Short one shot of puck thoughts when beth is being born. Let me know what you think?:)
I know every one thinks I'm a bad ass but I'm not completely heartless. I mean I've felt guilt for some of my actions but I'm not about to go soft on anybody.
I kinda feel bad for Quinn I mean getting kicked off cheerios for carrying my child? Ms. Sylvester can be harsh.
I was pretty pissed as well but for a different reasons. I was almost hurt when Quinn chose Finn over me but I almost understood her. If my mother had been given the chance she might have picked a better father, and let's face it I haven't been the best father, I mean:
Quinn being outcast?

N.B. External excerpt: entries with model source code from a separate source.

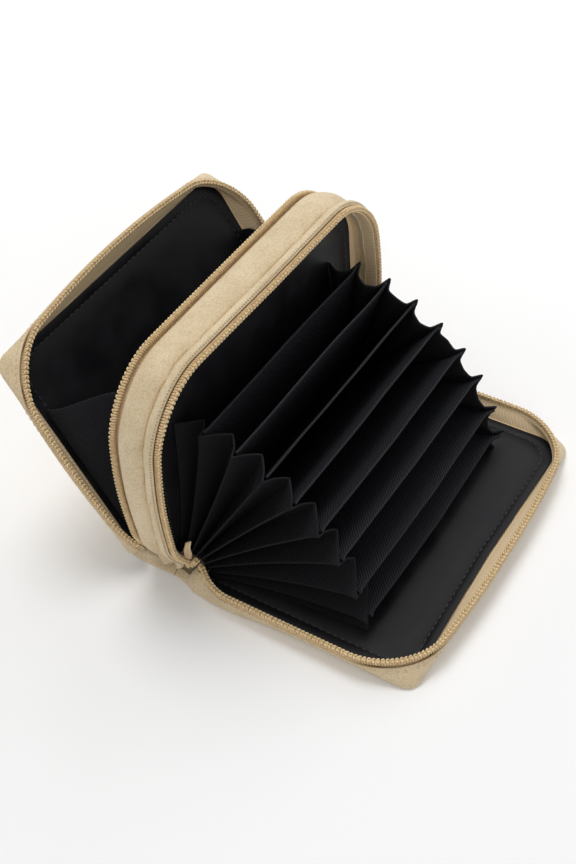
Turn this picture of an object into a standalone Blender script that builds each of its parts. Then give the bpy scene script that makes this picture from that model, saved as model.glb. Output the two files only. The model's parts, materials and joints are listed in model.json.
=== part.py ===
"""Accordion card wallet, standing open with its fan of card pockets spread.

The front cover lies on its back, the middle panel stands up from the spine and the back cover leans away.
World frame: metres, +Z up, +X along the spine. The origin is the middle of the front cover's outer face.
Each leather tray is closed by half of a zip. The hinge line of a zip runs along the spine between its halves.
Places on a panel are given as x, as reach (distance from the hinge line towards the free edge), and as
rise (distance from the hinge line square to the panel, towards the back of the closed wallet).
"""

import math

import bmesh
import bpy
from mathutils import Vector

# Materials' thicknesses and the play between pieces that lie on each other
LEATHER = 0.0010
BOARD = 0.0008
LINING = 0.0005
TAPE = 0.0004
GUSSET = 0.0006
LEAF = 0.0008
SEAT = 0.0003
WELD_DISTANCE = 0.000003

# Outer faces of the two covers
COVER_LENGTH = 0.118
COVER_WIDTH = 0.079
COVER_CORNER = 0.006
COVER_EDGE_ROUND = 0.0016
COVER_DEPTH = 0.0088
COVER_LEATHER_TOP = 0.0052

# Zip rims of the covers
RIM_LENGTH = 0.122
RIM_REACH = 0.0765
RIM_CORNER = 0.020
RIM_BOW = 0.006
BACK_SIDE_BOW = 0.0015
FRONT_TUCK = 0.0065
BACK_TUCK = 0.0035
TUCK_REACH = 0.014
RIM_FLARE = 0.0009
LEAN_ROOM = 0.0006
WALL_TURN_POWER = 1.3

# Middle panel, a tray on each side of one board
MIDDLE_DEPTH = 0.0204
MIDDLE_LENGTH = 0.122
MIDDLE_REACH = 0.0765
MIDDLE_CORNER = 0.022
MIDDLE_BOW = 0.0005
MIDDLE_SIDE_BOW = 0.0032
MIDDLE_TUCK = 0.0055
BAND_START = 0.0040
BAND_PUFF = 0.0013
SEAM_DIP = 0.0006
BAND_LOW = 0.0045

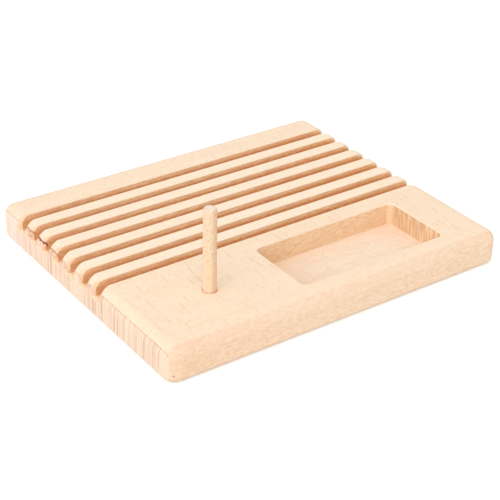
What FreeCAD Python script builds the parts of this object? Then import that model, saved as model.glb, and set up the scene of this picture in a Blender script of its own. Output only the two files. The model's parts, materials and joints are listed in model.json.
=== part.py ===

My Fault!
Quinn getting kicked off the squad? My fault!
Quinn being shipped from house to house? My fault!
But nothing I've done compares to right now. I can barley comprehend what's happening, all I know is that Quinn is in pain. A lot of pain and it's my fault. All I can do is hold her hand as we rush through the hospital. It's my fault.
It all happens so quickly we are in a room and Quinn is lying on a bed she is crying. It's my fault.
Quinn rockets upwards she screams and a nurse says something about crowning and there is blood. Oh God the blood. It's my fault.
I don't know what to do so I watch feeling utterly useless. Quinn seems tried but keeps shooting forwards time after time. It's my fault.
After a while Quinn lays on the bed gently cooing at the tiny bundle in her arms. She passes it off to her mother then Mercedes and Finally me. I look down at Beth, she is sleeping, a tiny fist curled around her blanket. Beth is beautiful, perfect and it's all my fault.